The mean failure load value of the control group was more than the experimental groups. This is because the remaining dentin thickness plays a critical role in the resistance of the dentin/root restorative complex during function,1 moreover endodontically treated teeth are more susceptible to permanent deformation because of loss of tooth structure and flaws introduced during access preparation.25 In the present study, resin fiber post group specimens fractured at mean load values of 486.7265 N under static loading as compared to 423.539N for stainless steel post.

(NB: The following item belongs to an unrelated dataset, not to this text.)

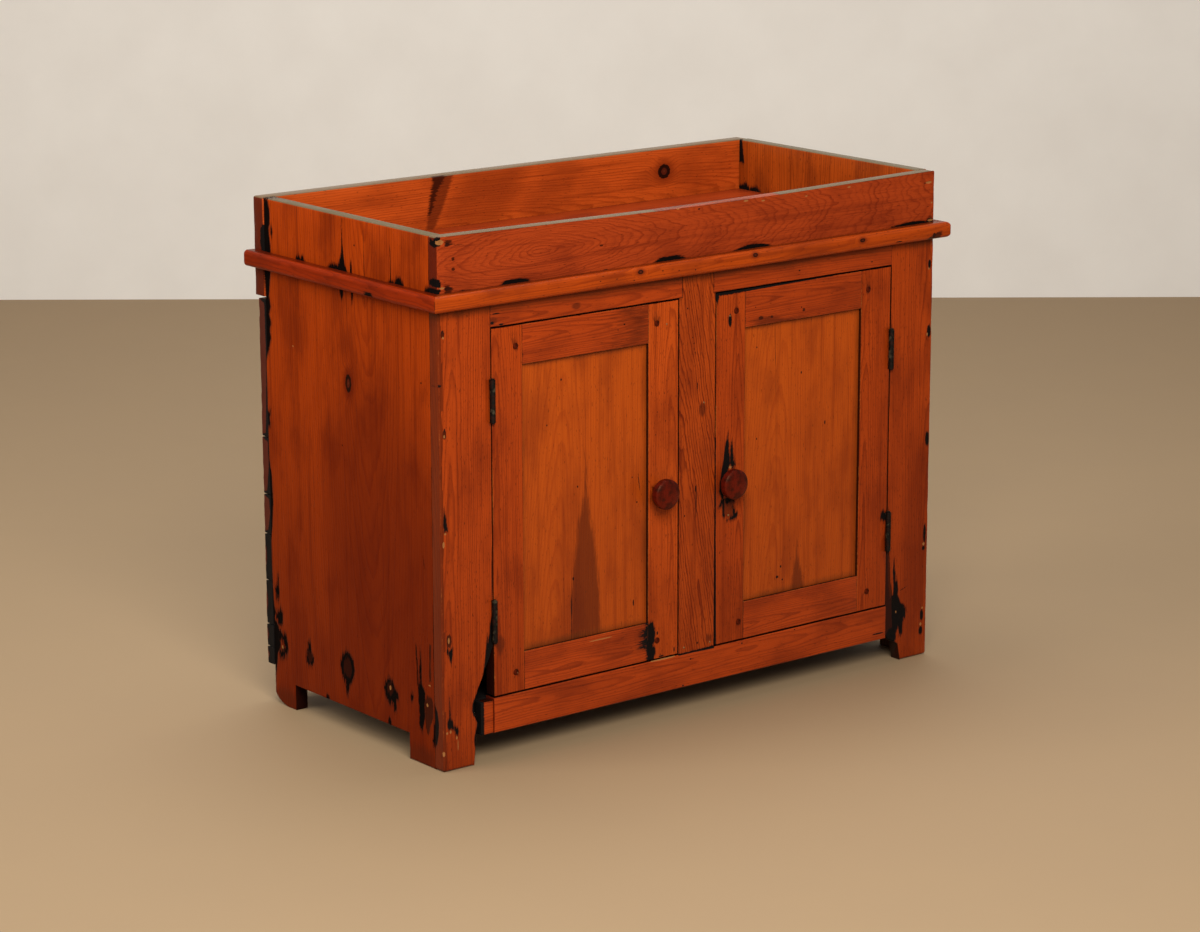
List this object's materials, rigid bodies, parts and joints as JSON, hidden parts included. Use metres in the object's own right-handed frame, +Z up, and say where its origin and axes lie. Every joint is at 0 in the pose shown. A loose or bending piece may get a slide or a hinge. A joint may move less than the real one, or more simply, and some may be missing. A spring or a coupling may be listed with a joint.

The lower load required to fracture the stainless steel post may be because of the difference of modulus of elasticity of post is 207GPa as compared to dentin with modulus of elasticity of 18.2GPa, whereas the modulus of elasticity of resin fiber post is 21GPa which is almost similar to dentin. This difference might create stresses at different interfaces and the possibility of post separation and failure.26 The resin fiber post group failed at higher load values than the stainless steel group because resin fiber posts are still able to achieve a biomechanically homogeneous unit more consistently than stainless steel because of comparatively similar modulus of elasticity to dentin.28 It is believed that the creation of a monoblock dentin post core system through the dentinal bonding would allow better distribution of forces along the root. The similarity in elasticity of a resin fiber post to root dentin may allow post flexion to mimic tooth flexion so that the post acts as a shock absorber, transmitting only a fraction of the stresses placed on the tooth to the dentinal walls. Therefore if excessive loads are applied to the tooth, the post will be able to absorb stresses, reducing the possibility of root fracture. The new generation of post systems is designed to be biocompatible, corrosion resistant, able to bond to tooth structure, aesthetic, and allow retrievability when the post and core system fails. Therefore, the use of these fiber resin post systems is promising; however, controlled clinical studies showing their performance in a long term situation are required. Within the limitations of this study, it can be concluded that teeth restored with resin fiber posts exhibited higher fracture resistance than those restored with stainless steel posts under static loading.